This week got off to a great start. I was feeling awesome, busting out two days, feeling skinny, strong, and even a little sexy. And then Wednesday happened. Ill admit, I was feeling kinda crappy by the evening on Tuesday. A wee bit spectral, spacey and generally in that low carb fog. I pushed through my work out Wednesday morning but come breakfast, I was spent. I was feeling really hypo and most of my body ached, so I figured a healthy dose of some carbs and fat would help. This was my major rationalization to plow through a plate of French Toast, 3 breakfast sausages, 5 eggs, and maybe even a donut. Plus, I figured what is one meal out of the 20 plus I would eat all week? For the record, it was great. Over the course of the morning I got some energy back, my muscles started to feel better and I was smiling again. Carbs aren’t all bad after all.
It is Saturday now and I have learned one thing over the past few days: French toast is a gateway drug, don’t let anyone tell you different. What started as a simple temporary indulgence has lead to a full on carbohydrate extravaganza complete with white bread, cream cheese filled donuts, bagels and chocolate chip cookies. Additionally, if it is edible and has any surface area whatsoever I have found a way to slather it with peanut butter including but not limited to, carrots, chicken breasts and even a bite of a chocolate donut.
This is how it typically goes for me. A few hyper disciplined days, followed by a few not so disciplined days. Sometimes it bugs me that I cant stay consistent, other times, I more forgiving of myself. As with most things for me that tricky concept of “balance” still eludes me.

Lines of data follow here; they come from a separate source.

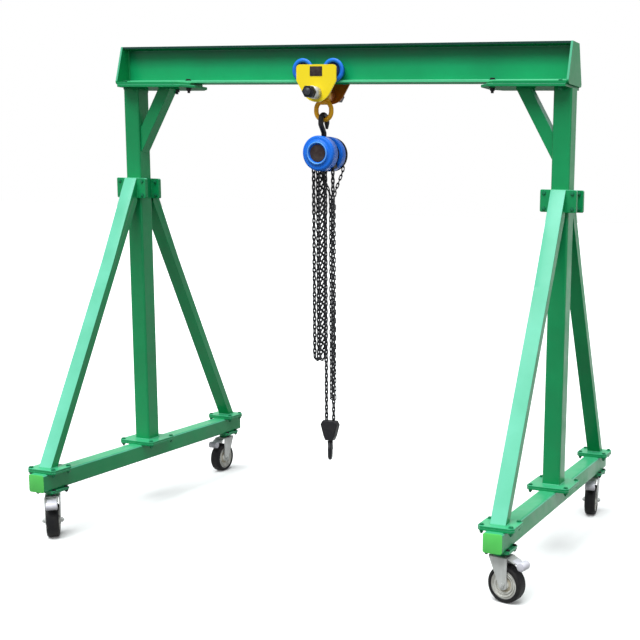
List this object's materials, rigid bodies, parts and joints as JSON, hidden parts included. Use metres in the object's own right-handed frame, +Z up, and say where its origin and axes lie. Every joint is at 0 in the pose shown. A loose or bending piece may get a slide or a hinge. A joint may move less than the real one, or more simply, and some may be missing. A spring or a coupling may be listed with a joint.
{
  "type": "portable gantry crane",
  "caption": "Portable gantry crane: an I-beam on A-frame legs with swivel casters, carrying a push trolley and a hand chain hoist.",
  "frame": {"origin": "on the floor under the middle of the beam", "axes": "+X along the beam to the right, +Y to the rear across the beam, +Z up"},
  "size_m": [2.4875, 1.6093, 2.33],
  "materials": {
    "green_paint": "semi-gloss enamel",
    "caster_steel": "zinc plated",
    "hub_grey": "smooth",
    "tyre_black": "matte",
    "yellow_paint": "semi-gloss enamel",
    "blue_paint": "gloss enamel",
    "bar_steel": "turned",
    "black_steel": "black oxide",
    "chain_steel": "black oxide"
  },
  "bodies": {
    "root": {"main_beam": "green_paint", "left_beam_shoe": "green_paint", "right_beam_shoe": "green_paint", "left_head_plate": "green_paint", "right_head_plate": "green_paint", "left_post": "green_paint", "right_post": "green_paint", "left_knee_brace": "green_paint", "right_knee_brace": "green_paint", "left_front_brace": "green_paint", "right_front_brace": "green_paint", "left_rear_brace": "green_paint", "right_rear_brace": "green_paint", "left_base_beam": "green_paint", "right_base_beam": "green_paint", "front_left_top_plate": "green_paint", "front_right_top_plate": "green_paint", "rear_left_top_plate": "green_paint", "rear_right_top_plate": "green_paint"},
    "front_left_swivel": {"front_left_fork": "caster_steel"},
    "front_left_wheel": {"front_left_hub": "hub_grey", "front_left_tyre": "tyre_black"},
    "front_right_swivel": {"front_right_fork": "caster_steel"},
    "front_right_wheel": {"front_right_hub": "hub_grey", "front_right_tyre": "tyre_black"},
    "rear_left_swivel": {"rear_left_fork": "caster_steel"},
    "rear_left_wheel": {"rear_left_hub": "hub_grey", "rear_left_tyre": "tyre_black"},
    "rear_right_swivel": {"rear_right_fork": "caster_steel"},
    "rear_right_wheel": {"rear_right_hub": "hub_grey", "rear_right_tyre": "tyre_black"},
    "trolley": {"trolley_front_plate": "yellow_paint", "trolley_rear_plate": "yellow_paint", "suspension_bar": "bar_steel", "front_bar_nut": "black_steel", "rear_bar_nut": "black_steel"},
    "front_left_trolley_wheel": {"front_left_trolley_wheel": "blue_paint"},
    "front_right_trolley_wheel": {"front_right_trolley_wheel": "blue_paint"},
    "rear_left_trolley_wheel": {"rear_left_trolley_wheel": "blue_paint"},
    "rear_right_trolley_wheel": {"rear_right_trolley_wheel": "blue_paint"},
    "lug": {"lifting_lug": "yellow_paint"},
    "hoist": {"top_hook": "black_steel", "front_cover": "blue_paint", "rear_cover": "blue_paint", "hoist_frame": "black_steel", "hand_wheel": "black_steel", "load_chain": "chain_steel", "slack_chain": "chain_steel", "hand_chain": "chain_steel", "hook_block": "black_steel"},
    "load_hook": {"load_hook": "black_steel"},
    "latch": {"hook_latch": "black_steel"}
  },
  "joints": [
    {"name": "front_left_swivel_turn", "type": "hinge", "parent": "root", "child": "front_left_swivel", "pos_m": [-1.135, -0.705, 0.199], "axis": [0, 0, 1], "continuous": true},
    {"name": "front_left_wheel_roll", "type": "hinge", "parent": "front_left_swivel", "child": "front_left_wheel", "pos_m": [-1.1136, -0.73142, 0.08], "axis": [0.7771, 0.6293, 0], "continuous": true},
    {"name": "front_right_swivel_turn", "type": "hinge", "parent": "root", "child": "front_right_swivel", "pos_m": [1.135, -0.705, 0.199], "axis": [0, 0, 1], "continuous": true},
    {"name": "front_right_wheel_roll", "type": "hinge", "parent": "front_right_swivel", "child": "front_right_wheel", "pos_m": [1.16813, -0.71265, 0.08], "axis": [0.225, 0.9744, 0], "continuous": true},
    {"name": "rear_left_swivel_turn", "type": "hinge", "parent": "root", "child": "rear_left_swivel", "pos_m": [-1.135, 0.705, 0.199], "axis": [0, 0, 1], "continuous": true},
    {"name": "rear_left_wheel_roll", "type": "hinge", "parent": "rear_left_swivel", "child": "rear_left_wheel", "pos_m": [-1.135, 0.671, 0.08], "axis": [1, 0, 0], "continuous": true},
    {"name": "rear_right_swivel_turn", "type": "hinge", "parent": "root", "child": "rear_right_swivel", "pos_m": [1.135, 0.705, 0.199], "axis": [0, 0, 1], "continuous": true},
    {"name": "rear_right_wheel_roll", "type": "hinge", "parent": "rear_right_swivel", "child": "rear_right_wheel", "pos_m": [1.13973, 0.67133, 0.08], "axis": [0.9903, 0.1392, 0], "continuous": true},
    {"name": "trolley_travel", "type": "slide", "parent": "root", "child": "trolley", "axis": [1, 0, 0], "range_m": [-0.56, 0.7]},
    {"name": "front_left_trolley_wheel_roll", "type": "hinge", "parent": "trolley", "child": "front_left_trolley_wheel", "pos_m": [-0.15, -0.05, 2.211], "axis": [0, 1, 0], "continuous": true},
    {"name": "front_right_trolley_wheel_roll", "type": "hinge", "parent": "trolley", "child": "front_right_trolley_wheel", "pos_m": [0.01, -0.05, 2.211], "axis": [0, 1, 0], "continuous": true},
    {"name": "rear_left_trolley_wheel_roll", "type": "hinge", "parent": "trolley", "child": "rear_left_trolley_wheel", "pos_m": [-0.15, 0.05, 2.211], "axis": [0, 1, 0], "continuous": true},
    {"name": "rear_right_trolley_wheel_roll", "type": "hinge", "parent": "trolley", "child": "rear_right_trolley_wheel", "pos_m": [0.01, 0.05, 2.211], "axis": [0, 1, 0], "continuous": true},
    {"name": "lug_swing", "type": "hinge", "parent": "trolley", "child": "lug", "pos_m": [-0.07, 0, 2.106], "axis": [0, 1, 0], "range_deg": [-10, 10]},
    {"name": "hoist_tilt", "type": "hinge", "parent": "lug", "child": "hoist", "pos_m": [-0.07, 0, 1.987], "axis": [1, 0, 0], "range_deg": [-10, 10]},
    {"name": "hook_swivel", "type": "hinge", "parent": "hoist", "child": "load_hook", "pos_m": [-0.043, 0, 0.424], "axis": [0, 0, 1], "continuous": true},
    {"name": "latch_open", "type": "hinge", "parent": "load_hook", "child": "latch", "pos_m": [-0.043, 0, 0.414], "axis": [-0.9135, -0.4067, 0], "range_deg": [0, 30], "stiffness_Nm_per_rad": 0.03, "springref_deg": -22.92}
  ]
}
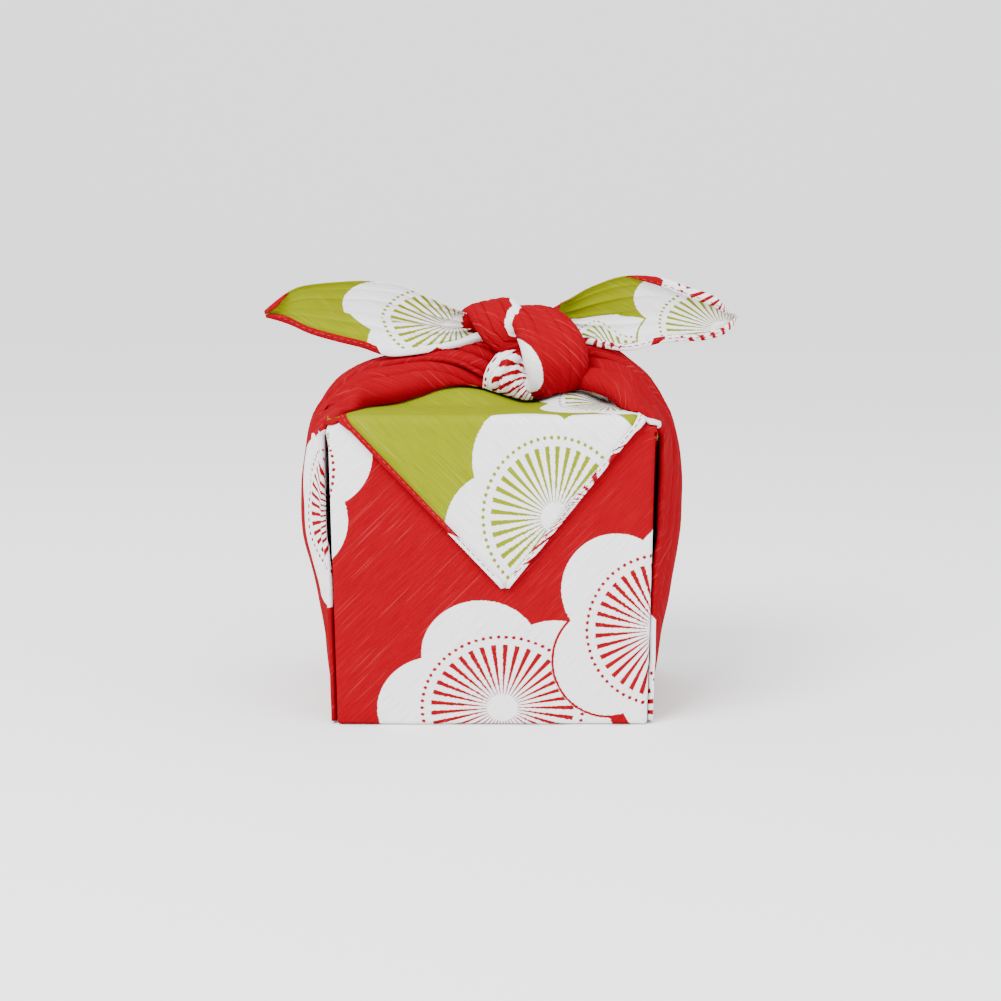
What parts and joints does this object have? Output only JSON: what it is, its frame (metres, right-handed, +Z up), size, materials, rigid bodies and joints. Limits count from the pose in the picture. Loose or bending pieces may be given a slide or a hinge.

Food and mood definitely go hand in hand, maybe even two-fold over here. While there is so much consistency in our day to day here, emotions tend to ride on a separate track of up, down, over, under and around. Some days, super tough workouts and strict eating make me happy, other days, lazy cardio and syrup covered breakfasts do. I’m learning not to beat myself up over either and accept that each day is its own and my best effort for that day is all I can ask for.